Australians have always been more right-wing and less socially aware and responsive than Kiwis; it is no accident that the great New World advances in social policy - votes for women, the welfare state - were pioneered in New Zealand, rather than across the Tasman.
A fundamentally right-wing view of society may, in other words, have both generated and then benefited from a rising tide of nationalism.
Whatever the truth of such speculation, the re-election of a National/Liberal government in Australia looks sure to be bad news for Kiwis, particularly for those who were unwise enough to cross the Tasman in search of a new start.
The re-elected government is unlikely to change its unfair treatment of, and its withholding of the normal rights of citizenship from, those Kiwis, and Scott Morrison, the re-elected premier, is himself closely identified with the shameful treatment of refugees for which Australia has become notorious - though Australians seem to find it perfectly acceptable.

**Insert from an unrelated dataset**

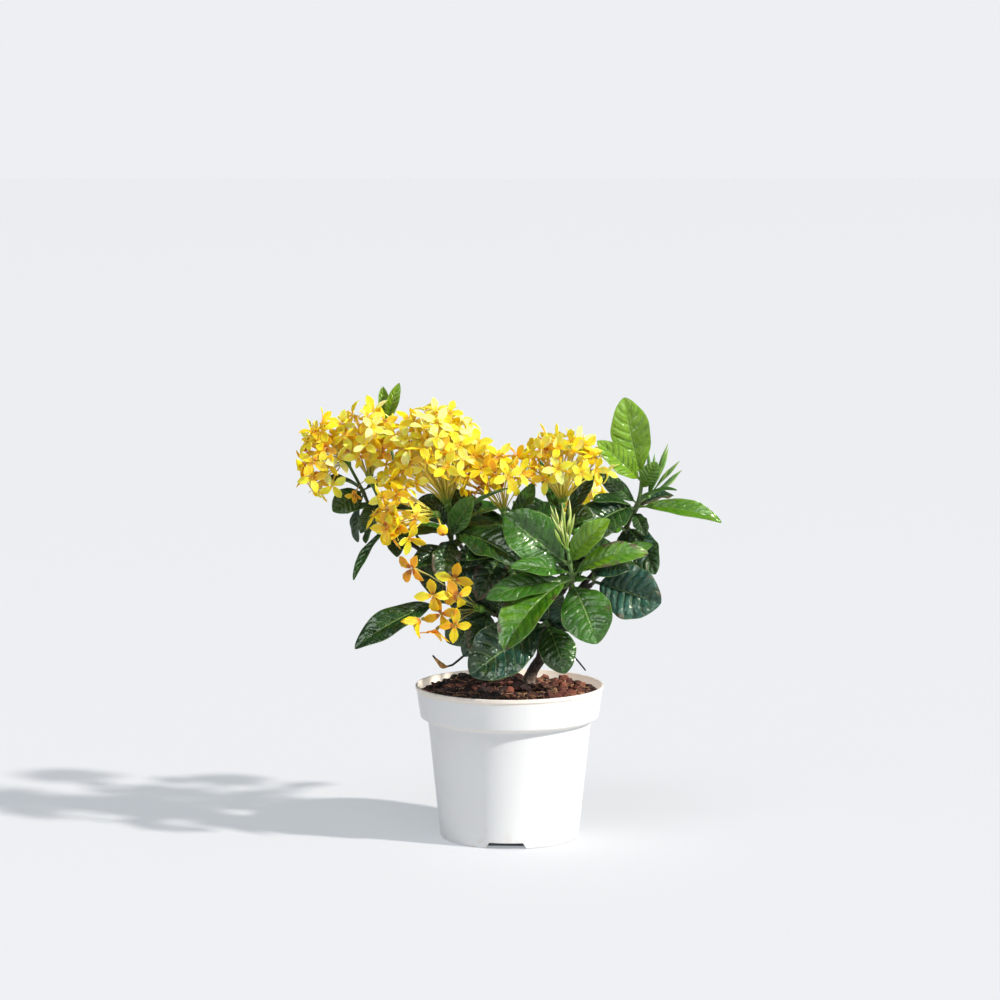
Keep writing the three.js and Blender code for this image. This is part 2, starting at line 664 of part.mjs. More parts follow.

A further deterioration in transtasman relations may well be in store, but we should not blame any difficulties on political differences between the governments that have been elected most recently in the two countries.
Both countries have become adept over the decades at managing and accommodating such differences in the wake of general elections producing governments of different colours on the two sides of the Tasman.
The parting of the ways that has begun to emerge is more a function of changes in Australian attitudes - changes that are not, sadly, helpful to the Anzac spirit. We'll just have to get used to the new normal - and to regret what we have lost.